Eugene Gustavovitch Berman Biography
Yevgeny Gustavovič Berman was born in Petersburg on November 4, 1899.
In 1918 he studied at the Acadèmie Ranson in Paris under the guidance of Maurice Denis and Édouard Vouillard. Fleeing Bolshevik Russia and Nazism, Berman influenced art, fashion and design by collaborating with major fashion houses such as Balenciaga and Schiaparelli. Among his main works are “Nike” (1943) and “The Living and the Dead” (1949), while his elegance and originality are demonstrated by the theatrical sets created for the Russian Ballet of Monte Carlo and for the Metropolitan Opera from New York. His life and art reflect the complexity of the twentieth century, uniting past and present in a unique and evocative charm.
His first trip to Italy dates back to 1922 to Vicenza, Verona, Padua, Venice, Ferrara, Mantua and Rome. In 1923 he was in Tuscany. In 1924 in Sicily and in Naples, Rome and Tivoli. In 1925 he spent the summer in Ischia, where he met his compatriots Grigorij Šiltjan and Pavel Muratov, as well as Alberto Spaini and the German painter Hans Purrmann. The same year he created the series of paintings Memorie d'Italia, one of the fundamental stages of his journey towards Neo-Romanticism.

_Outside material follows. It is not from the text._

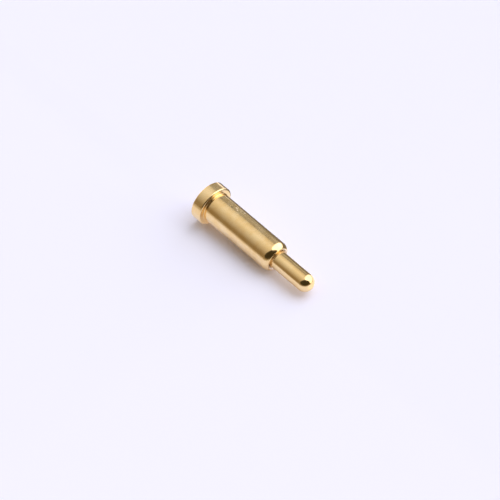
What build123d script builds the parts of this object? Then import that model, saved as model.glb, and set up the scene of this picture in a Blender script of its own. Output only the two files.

In Paris he held his first solo exhibitions in the Granoff (1927), Etoile (1928) and Bonjean (1929) galleries. He also participated with a landscape and a portrait of Giorgio De Chirico in the Contemporary French Art Exhibition organized in Moscow in 1928. In 1930 he participated in the XVII Biennial International Art Exhibition in Venice. From the second half of the 1930s he worked mainly for the theatre, often using studies and drawings made in Italy as ideas for his stage sets and costumes.
In 1957 he settled permanently in Rome and passed away here in 1972.